**RECORDED INFORMATION**
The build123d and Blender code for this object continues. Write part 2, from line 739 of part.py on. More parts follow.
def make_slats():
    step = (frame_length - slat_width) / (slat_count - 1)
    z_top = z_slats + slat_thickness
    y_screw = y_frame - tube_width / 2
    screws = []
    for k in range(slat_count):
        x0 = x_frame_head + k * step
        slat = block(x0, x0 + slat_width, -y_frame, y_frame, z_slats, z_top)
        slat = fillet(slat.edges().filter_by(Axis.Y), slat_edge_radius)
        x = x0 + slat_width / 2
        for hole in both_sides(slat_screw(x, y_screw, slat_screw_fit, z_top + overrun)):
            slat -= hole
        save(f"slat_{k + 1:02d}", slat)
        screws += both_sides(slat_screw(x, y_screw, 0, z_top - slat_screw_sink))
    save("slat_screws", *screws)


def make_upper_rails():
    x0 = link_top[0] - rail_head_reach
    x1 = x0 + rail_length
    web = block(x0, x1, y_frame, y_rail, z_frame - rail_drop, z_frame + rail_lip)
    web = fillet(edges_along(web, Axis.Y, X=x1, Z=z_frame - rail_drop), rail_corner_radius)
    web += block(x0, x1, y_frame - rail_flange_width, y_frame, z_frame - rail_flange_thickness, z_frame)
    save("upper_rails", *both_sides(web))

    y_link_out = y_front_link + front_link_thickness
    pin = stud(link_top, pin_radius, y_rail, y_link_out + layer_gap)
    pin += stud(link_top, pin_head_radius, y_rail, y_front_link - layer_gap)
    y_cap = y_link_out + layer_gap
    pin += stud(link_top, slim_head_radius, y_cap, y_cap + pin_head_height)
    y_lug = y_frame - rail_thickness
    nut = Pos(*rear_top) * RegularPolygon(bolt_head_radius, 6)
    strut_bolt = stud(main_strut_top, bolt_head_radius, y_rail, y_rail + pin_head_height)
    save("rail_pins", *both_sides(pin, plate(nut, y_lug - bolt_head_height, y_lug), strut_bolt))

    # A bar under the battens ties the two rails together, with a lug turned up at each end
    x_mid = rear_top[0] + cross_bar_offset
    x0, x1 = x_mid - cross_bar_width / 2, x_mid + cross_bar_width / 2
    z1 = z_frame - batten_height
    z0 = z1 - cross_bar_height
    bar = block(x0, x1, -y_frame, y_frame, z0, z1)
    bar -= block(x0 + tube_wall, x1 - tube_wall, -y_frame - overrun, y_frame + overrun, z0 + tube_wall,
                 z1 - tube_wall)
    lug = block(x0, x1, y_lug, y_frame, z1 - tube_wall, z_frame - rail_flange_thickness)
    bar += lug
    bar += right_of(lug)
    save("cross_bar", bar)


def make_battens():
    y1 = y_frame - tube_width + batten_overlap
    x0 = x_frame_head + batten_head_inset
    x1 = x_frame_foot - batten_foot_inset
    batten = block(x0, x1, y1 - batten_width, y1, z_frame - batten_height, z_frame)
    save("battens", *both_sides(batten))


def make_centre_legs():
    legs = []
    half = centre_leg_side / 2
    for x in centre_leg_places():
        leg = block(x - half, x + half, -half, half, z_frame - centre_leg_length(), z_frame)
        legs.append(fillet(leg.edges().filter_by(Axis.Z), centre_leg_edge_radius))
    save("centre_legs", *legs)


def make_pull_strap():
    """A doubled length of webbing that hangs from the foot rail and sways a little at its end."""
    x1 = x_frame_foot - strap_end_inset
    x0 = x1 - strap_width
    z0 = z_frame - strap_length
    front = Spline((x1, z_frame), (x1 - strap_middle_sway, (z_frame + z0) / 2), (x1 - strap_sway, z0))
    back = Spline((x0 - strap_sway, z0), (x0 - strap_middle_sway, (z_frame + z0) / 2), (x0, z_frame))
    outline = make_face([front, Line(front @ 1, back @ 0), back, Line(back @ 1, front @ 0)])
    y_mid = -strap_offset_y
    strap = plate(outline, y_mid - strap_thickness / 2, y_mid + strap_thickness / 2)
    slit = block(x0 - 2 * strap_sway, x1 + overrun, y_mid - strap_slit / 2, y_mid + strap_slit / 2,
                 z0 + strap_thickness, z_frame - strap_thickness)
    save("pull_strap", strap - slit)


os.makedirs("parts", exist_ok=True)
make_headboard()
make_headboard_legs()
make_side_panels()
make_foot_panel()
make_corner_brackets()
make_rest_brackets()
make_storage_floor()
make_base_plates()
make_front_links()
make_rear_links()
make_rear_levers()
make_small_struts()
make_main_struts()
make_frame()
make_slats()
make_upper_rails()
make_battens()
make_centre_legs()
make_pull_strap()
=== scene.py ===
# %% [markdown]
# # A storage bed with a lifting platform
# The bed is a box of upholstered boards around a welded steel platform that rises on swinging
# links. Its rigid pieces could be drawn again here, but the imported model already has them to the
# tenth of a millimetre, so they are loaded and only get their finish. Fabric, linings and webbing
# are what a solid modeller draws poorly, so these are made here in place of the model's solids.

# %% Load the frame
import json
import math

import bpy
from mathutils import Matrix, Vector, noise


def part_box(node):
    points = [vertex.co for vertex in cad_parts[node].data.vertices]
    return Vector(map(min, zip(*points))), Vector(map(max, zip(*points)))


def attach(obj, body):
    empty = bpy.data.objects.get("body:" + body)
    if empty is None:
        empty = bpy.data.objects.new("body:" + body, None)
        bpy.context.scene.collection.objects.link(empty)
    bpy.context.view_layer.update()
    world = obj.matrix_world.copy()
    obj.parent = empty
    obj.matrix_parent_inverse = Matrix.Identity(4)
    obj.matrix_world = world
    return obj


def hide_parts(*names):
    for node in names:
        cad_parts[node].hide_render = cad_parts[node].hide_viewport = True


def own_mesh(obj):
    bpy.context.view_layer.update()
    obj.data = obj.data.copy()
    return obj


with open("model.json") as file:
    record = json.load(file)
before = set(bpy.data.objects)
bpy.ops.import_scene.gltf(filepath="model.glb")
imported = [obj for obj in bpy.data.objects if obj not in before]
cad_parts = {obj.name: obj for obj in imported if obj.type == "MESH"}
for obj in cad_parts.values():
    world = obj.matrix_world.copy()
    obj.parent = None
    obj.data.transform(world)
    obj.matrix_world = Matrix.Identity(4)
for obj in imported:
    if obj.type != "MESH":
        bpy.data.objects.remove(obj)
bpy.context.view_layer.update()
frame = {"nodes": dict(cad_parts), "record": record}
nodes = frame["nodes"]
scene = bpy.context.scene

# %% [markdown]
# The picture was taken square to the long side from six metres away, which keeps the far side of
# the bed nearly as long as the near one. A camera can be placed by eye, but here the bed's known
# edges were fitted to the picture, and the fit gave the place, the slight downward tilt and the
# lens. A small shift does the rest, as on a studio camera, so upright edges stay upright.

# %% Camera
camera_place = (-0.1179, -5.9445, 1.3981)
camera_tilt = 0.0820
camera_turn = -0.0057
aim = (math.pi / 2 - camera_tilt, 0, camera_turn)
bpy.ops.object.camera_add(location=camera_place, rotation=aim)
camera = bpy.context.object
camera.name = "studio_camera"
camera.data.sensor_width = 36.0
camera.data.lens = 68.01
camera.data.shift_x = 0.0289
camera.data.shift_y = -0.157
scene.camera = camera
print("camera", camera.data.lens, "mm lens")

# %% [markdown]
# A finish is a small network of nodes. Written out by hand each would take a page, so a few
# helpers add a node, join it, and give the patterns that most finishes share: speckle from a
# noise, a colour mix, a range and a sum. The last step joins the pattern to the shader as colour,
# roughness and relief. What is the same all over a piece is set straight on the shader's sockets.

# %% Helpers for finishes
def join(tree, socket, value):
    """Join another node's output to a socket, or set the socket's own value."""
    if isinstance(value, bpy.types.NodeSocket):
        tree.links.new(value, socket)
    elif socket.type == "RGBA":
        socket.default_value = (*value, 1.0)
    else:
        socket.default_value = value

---

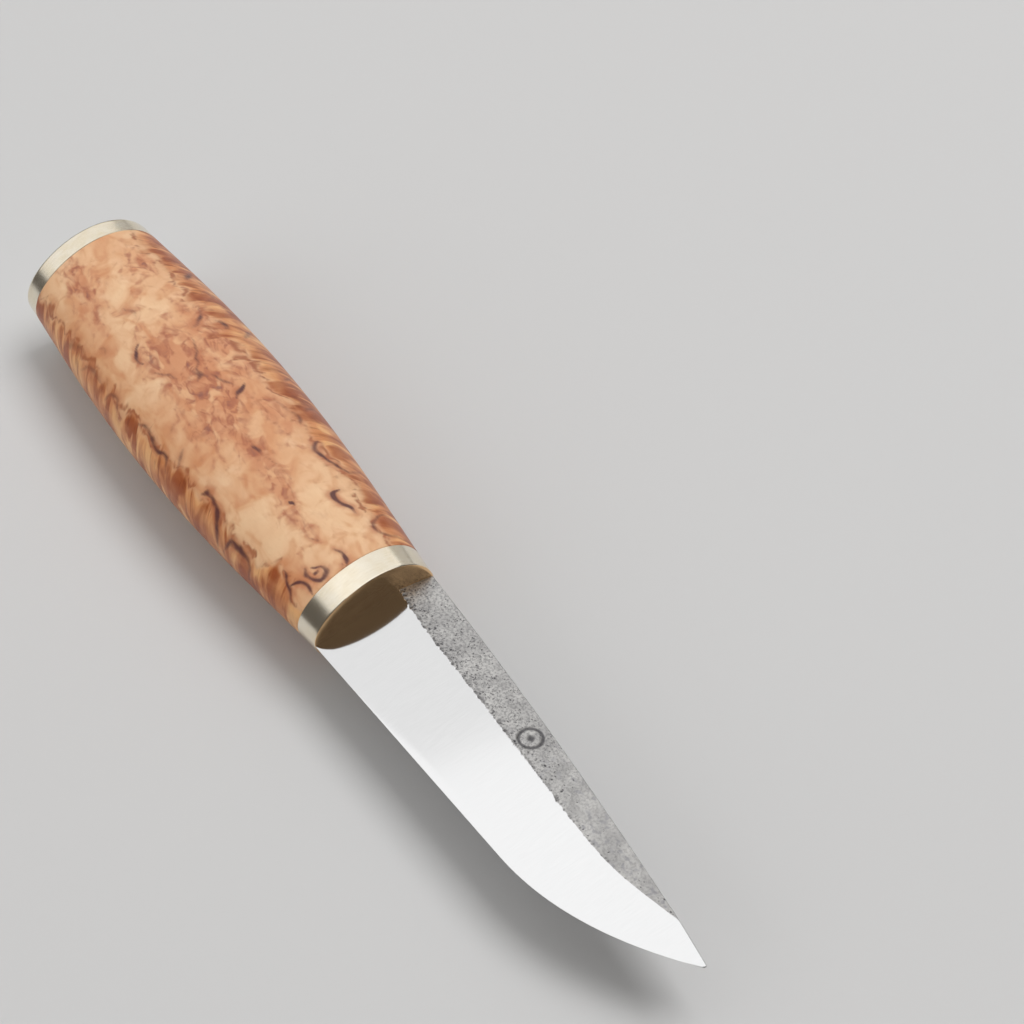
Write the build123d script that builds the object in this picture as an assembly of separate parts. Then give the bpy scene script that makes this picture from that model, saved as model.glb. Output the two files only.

**THE PROBLEM**
Only the lines from the one containing "front = Spline((x1, z_frame), (x1" through the one containing "points = [vertex.co" are to be retyped, both boundary lines included, with no other material.

**SOLUTION TO THIS EXERCISE**
    front = Spline((x1, z_frame), (x1 - strap_middle_sway, (z_frame + z0) / 2), (x1 - strap_sway, z0))
    back = Spline((x0 - strap_sway, z0), (x0 - strap_middle_sway, (z_frame + z0) / 2), (x0, z_frame))
    outline = make_face([front, Line(front @ 1, back @ 0), back, Line(back @ 1, front @ 0)])
    y_mid = -strap_offset_y
    strap = plate(outline, y_mid - strap_thickness / 2, y_mid + strap_thickness / 2)
    slit = block(x0 - 2 * strap_sway, x1 + overrun, y_mid - strap_slit / 2, y_mid + strap_slit / 2,
                 z0 + strap_thickness, z_frame - strap_thickness)
    save("pull_strap", strap - slit)


os.makedirs("parts", exist_ok=True)
make_headboard()
make_headboard_legs()
make_side_panels()
make_foot_panel()
make_corner_brackets()
make_rest_brackets()
make_storage_floor()
make_base_plates()
make_front_links()
make_rear_links()
make_rear_levers()
make_small_struts()
make_main_struts()
make_frame()
make_slats()
make_upper_rails()
make_battens()
make_centre_legs()
make_pull_strap()
=== scene.py ===
# %% [markdown]
# # A storage bed with a lifting platform
# The bed is a box of upholstered boards around a welded steel platform that rises on swinging
# links. Its rigid pieces could be drawn again here, but the imported model already has them to the
# tenth of a millimetre, so they are loaded and only get their finish. Fabric, linings and webbing
# are what a solid modeller draws poorly, so these are made here in place of the model's solids.

# %% Load the frame
import json
import math

import bpy
from mathutils import Matrix, Vector, noise


def part_box(node):
    points = [vertex.co for vertex in cad_parts[node].data.vertices]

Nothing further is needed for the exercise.